It ain’t broken, so let’s not fix it!” is what comes to mind, as I try to tweak our two model portfolios this fortnight. At 9.6% appreciation, after a choppy 12-week ride, Wealth Zoom hasn’t done too badly for itself.
And with momentum coming back into the markets, Safe Wealth has held steady and delivered a whopping 12.5% so far. Cash levels are also decent, at 15% in Zoom and 11.5% in Safe. We have no changes this fortnight!
What we’ll do for now is agonise over the “better” stuff we could have bought. And whether, indeed, it was possible to spot this stuff clearly in June when we started this exercise. The infotech sector has been badly hit by the rising rupee.
Thankfully, our two picks in Zoom (Northgate and NIIT Tech) have actually delivered positive returns after some nasty hiccups. And we have the redoubtable Infosys as the only loser in Safe Wealth. I can’t find a large-cap infotech stock that has performed better or promised more than Infy.
In construction two companies have made it to the honours list of performers in Safe Wealth—Grasim and GMR Infra. We think we did well here. But among the mid-caps, there are several winners among the cement companies that we ignored, in our monsoon worries over cement prices, not realising the bigger picture of cement shortage driven by construction and infrastructure spending. JK Lakshmi, Mysore Cement, Mangalam and Prism have all outperformed Valecha and Punj Lloyd (in the Zoom portfolio).
It’s in the consumer sector that we have struggled. We think our ideas are all long-term picks with strong stories and will deliver sooner rather than later. But Shringar has not (yet) performed in line with our strong expectations, while RCom, HULand Idea have stumbled into minor gains. It is in this sector where we really need ideas from you, dear reader.
Show me a mid-cap finance or banking sector stock better than Yes Bank and I will buy it for the Zoom portfolio. The highly aggressive and expertise-laden management of Yes Bank has delivered all of 20% return so far in this portfolio and is going to earn even more for us, I’m convinced.
You can criticise me for being conservative in picking HDFC Bank for the Safe portfolio, but don’t forget we’ve earned over 33% so far with PFC, the other pick.
In the power sector, we missed out on Torrent Power’s 30% uptick for Wealth Zoom. Torrent’s commissioning of a new gas-based power plant will drive profits, apart from a distribution licence in Bhiwandi. But Safe Wealth did well to latch on to sector bigwig NTPC, whose decade or so of assured growth is likely to be matched only by the recent IPO candidate Powergrid.
Reliance Energy, GVK Power and Tata Power are the two big private sector misses here, in case you are allergic to PSUs.
We have lost money, howsoever small, in two out of four picks in the capital goods sector for Wealth Zoom.
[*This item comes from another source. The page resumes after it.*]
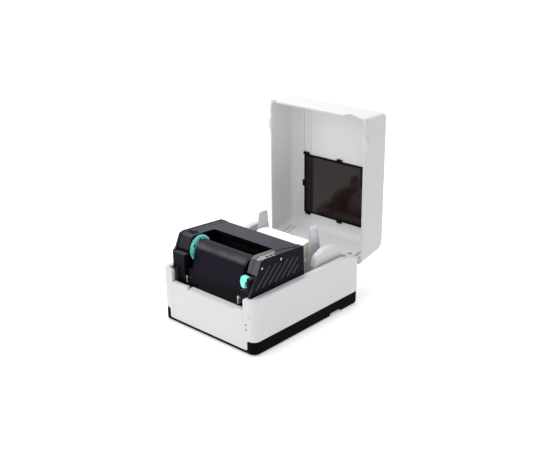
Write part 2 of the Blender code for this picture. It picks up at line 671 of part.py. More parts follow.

Inexcusable, if you look at what Walchandnagar, Voltas, Blue Star, Voltamp Transformers, Genus, Indotech, Cummins and Diamond Cables have achieved in stock performance recently.
Was it easy to pick a solid set of reasons to buy these stars in June? Frankly, the surge in the capital goods sector has left me breathless.
I’m feeling stupid, having actually met the Voltas folks at 90 or having written about Diamond Cables when it was in the 230s! In Safe Wealth, Arevaand Bhel are doing much better than their peers but feel free to send me other ideas that can compare with these two in terms of sheer quality.
Health care is one sector that stumps me. No amount of memorising API names and other miscellaneous jargon helps in deciphering the winners. You’ve just got to go by management guidance and, more importantly, quality vibes, consistent growth and event triggers.
That’s what hooked me to our picks in this space — Sun, Opto, Dishman and Shasun. But I could have lost my job as your fund manager for purely one stock’s movement. And that is the great CRAMS story called Divis Labs.
I have this funny feeling that stocks like Ranbaxy, Biocon, Cipla, Dr Reddy’s, Nicholas Piramal, Wockhardt, Jubilant Organosys, Aurobindo, Lupin and Glenmark have had an extended indifferent phase, and may soon swing the other way. If you think that these (or any other pharma or health-care stocks) are likely to outperform our current picks, please mail me with your reasons.
That leaves energy/oil, metals, textiles, auto, logistics and chemicals. We’ll review our picks in these sectors next fortnight.